Best use of community safety or policing research

Lancashire Community Safety Partnership: Lancashire County Council and Lancashire Constabulary: Understanding of complex anti-social behaviour cases including cases presented at partner risk assessment conference (ASBRAC)


The volume of recorded anti-social behaviour (ASB) has been slowly decreasing over the last three years. However, the number of ASBRAC (Anti-Social Behaviour Risk Assessment Conference) cases has remained high with an increase in high risk cases.

ASBRAC is a multi-agency approach for supporting the most vulnerable victims of ASB. Often the victims are isolated or hard-to-reach groups and research shows that they are more likely to become repeat victims of crime and suffer poorer health.

No detailed research has been conducted on ASBRAC cases in either Lancashire or Nationally. Research is difficult as there is no specific software solution or recording mechanism in place. ASBRACs are recorded differently across Lancashire with most of them in Word documents, which severely limits performance monitoring and identifying key determinants and risk factors.

We collected 12 months data from across Lancashire, painstakingly reading through all 199 records, setting up a new database, coding different variables and then conducting various analyses to examine types of cases, times, locations and any specific correlations.

The findings identified mental health (43% of cases), noise nuisance (35%) and ‘hate’ incidents (18%) as significant issues. This has resulted in a re-prioritisation of work streams and recommissioning services to tackle the identified issues.

Wow factor

The partnership and the constabulary considered ASB and noise a low priority. However, the public consider ASB as important a priority as crime. Using this work as an evidence base, the partnership have raised the priority of ASB and the constabulary have included noise nuisance within its early intervention response.


This entry clearly demonstrates the key principles for this award in that it shows a sound framework for research and analysis to better understand local problems that have a significant impact on the health of vulnerable individuals within the community. This group of vulnerable people were often missed from being supported as ASBRAC cases had been, up to this point, classed as a low priority.

The community safety partnership analyst (part of a team of partner-funded analysts in Lancashire) identified the problem through dedicated analytical research (use of inferential statistics, police intelligence data and wider partnership data) and painstaking efforts to research a year’s worth of cases and code key variables to allow for detailed analysis.

Key findings demonstrated that:

  • ASBRAC cases clearly show that policing is more than dealing with crime.
  • Mental Health was reported in 43% of cases either as a determining factor or as a result of the anti-social behaviour itself; this rose to 63% for cases between direct neighbours.
  • A third of cases involved noise nuisance; there is a strong correlation between mental health and noise


  • Race was reported in 13% of cases, a third of which were high risk;
  • 5% of cases were classed as hate against LGBT.
  • High risk cases accounted for 23% cases (the high risk cases were female biased, accounting for 63% (26) of the total).
  • One third of cases involved alcohol or drugs or both, a third of these also reported mental health as an aggravating factor.
  • In one in five cases the perimeter of harmed person’s property was targeted – criminal damage is a common activity as part of the ASB.

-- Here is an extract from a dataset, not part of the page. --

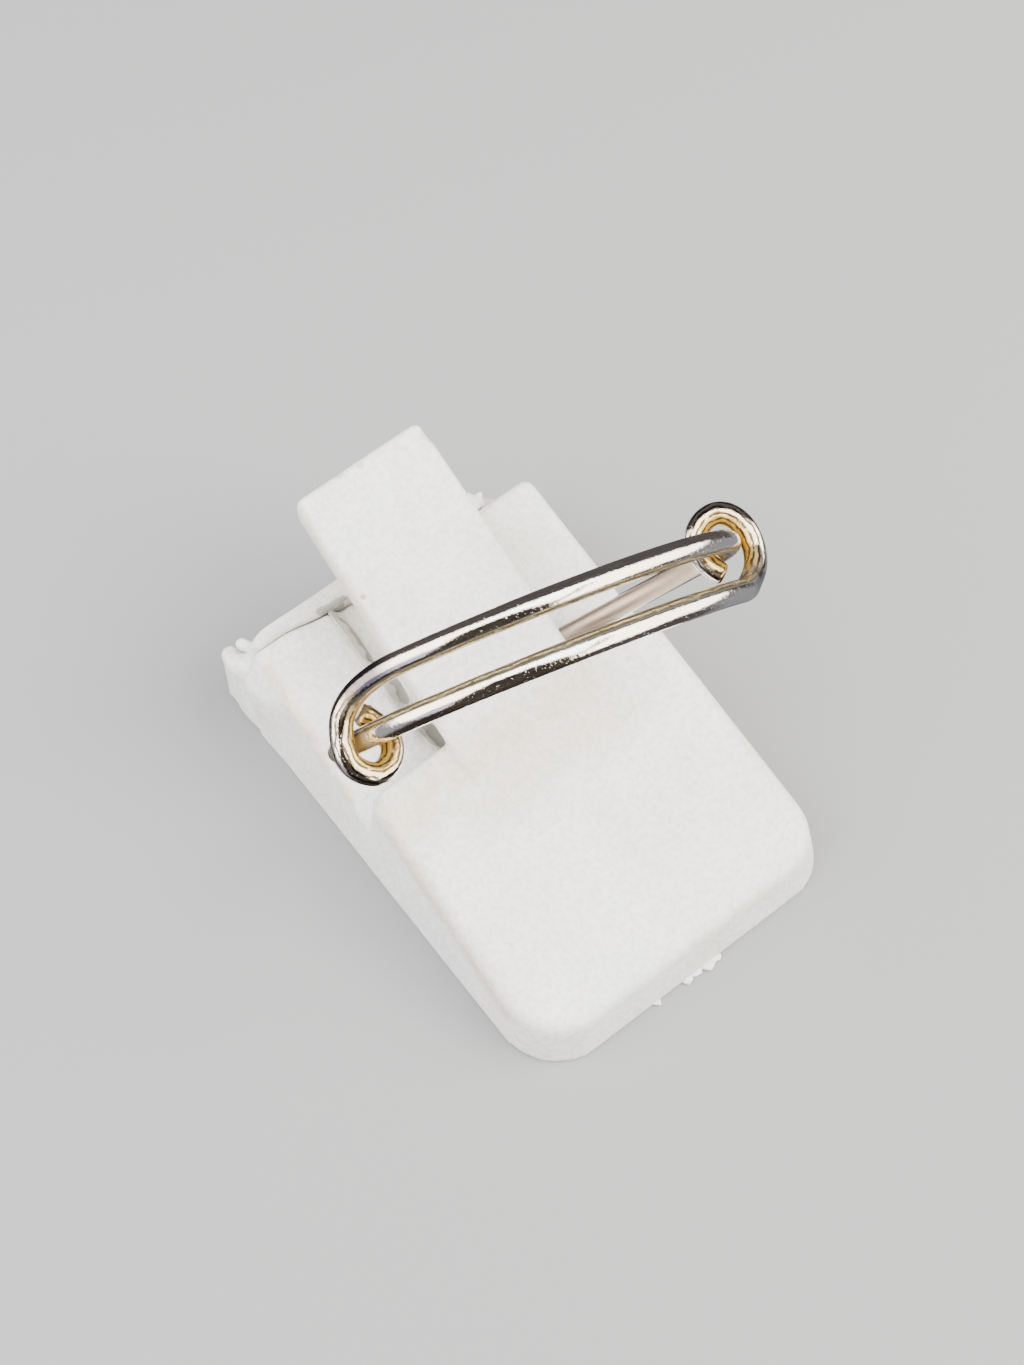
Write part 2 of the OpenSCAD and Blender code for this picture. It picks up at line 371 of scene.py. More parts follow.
@dataclass(frozen=True)
class PolishedSilver(Finish):
    """Polished silver wire: bright, drawn along its length, scratched; hooks gold from tarnish and painted
    reflection.
    """

    name: str = "polished_silver"
    metallic: float = 1.0
    bright: Triple = (0.93, 0.895, 0.835)
    # Hook colours: partly tarnish, partly painted reflection that the loops throw on each other.
    pale_tarnish_and_reflection: Triple = (0.74, 0.57, 0.25)
    deep_tarnish_and_reflection: Triple = (0.52, 0.325, 0.065)
    # Painted reflection on the bars' facing sides, with lighter painted lines along the grooves.
    between_reflection: Triple = (0.22, 0.18, 0.11)
    between_reflection_line: Triple = (0.72, 0.58, 0.34)
    # Painted shade on the shank's side that faces the finger.
    inside: Triple = (0.50, 0.40, 0.33)
    # Painted reflection of the dark surroundings, on the wire just beyond each hook.
    dark_reflection: Triple = (0.16, 0.148, 0.18)
    tarnish: Triple = (0.50, 0.42, 0.32)
    # Painted shadow in the grooves inside the hooks.
    seam: Triple = (0.055, 0.026, 0.007)
    cut: Triple = (0.60, 0.42, 0.20)
    polish: float = 0.06
    worn: float = 0.2
    draw_stretch: Triple = (0.35, 9.0, 9.0)
    draw_lines: Grain = Grain(1.0, 3.0, 0.6)
    scratch_turn: Triple = (25, 40, 10)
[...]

The output from this research, a Partnership Intelligence Assessment (PIA), has been used to influence the Lancashire ASB group in prioritising ABSRAC cases and engaging with services to tackle vulnerable people with mental health issues. It has also been used by the Police and Crime Commissioner (PCC) as part of his commissioning of victim’s services to ensure that these services are not just for victims of crime.

The research has challenged the media perception of ASB. Supported by the Living in Lancashire residents’ survey, this research has demonstrated that local residents consider the tackling of quality of life issues as much as a priority as that of tackling crime. Local community safety partnerships have now made specific plans to respond to noise nuisance as early as possible to ensure cases don’t enter a ‘cycle of decline’.

Furthermore, Lancashire Constabulary is developing a software solution to improve the case management and data recording of ASBRAC cases. This system sits under the Early Action team who can link cases to mental health triage teams.

Lessons learned

In a climate of austerity there is a tendency for key partners to retrench to carry out only statutory responsibilities. This research demonstrated that policing is more than dealing with crime. It is about working in collaboration with social services to support the most vulnerable in local communities. It also demonstrated that policing needs to rethink some of its approaches to tackling harm in local communities.

This work has influenced local ASB groups and has firmly fixed tackling ASB on the agenda of all community safety partnerships. In addition, it has demonstrated the value of the analyst role. Through systematic research and analysis, the analyst was able to challenge beliefs that ASB was just intolerance in local communities or drunk ‘hoodies’. She has been able to evidence that the most serious cases of ASB have a detrimental impact on victims, and that dealing with mental health issues is a regular occurrence in most cases.

She has represented the analyst role with true leadership qualities and influenced the level of priority placed on tackling ASB at a local and a strategic level. The research has been very timely given the focus on partnership working and early intervention.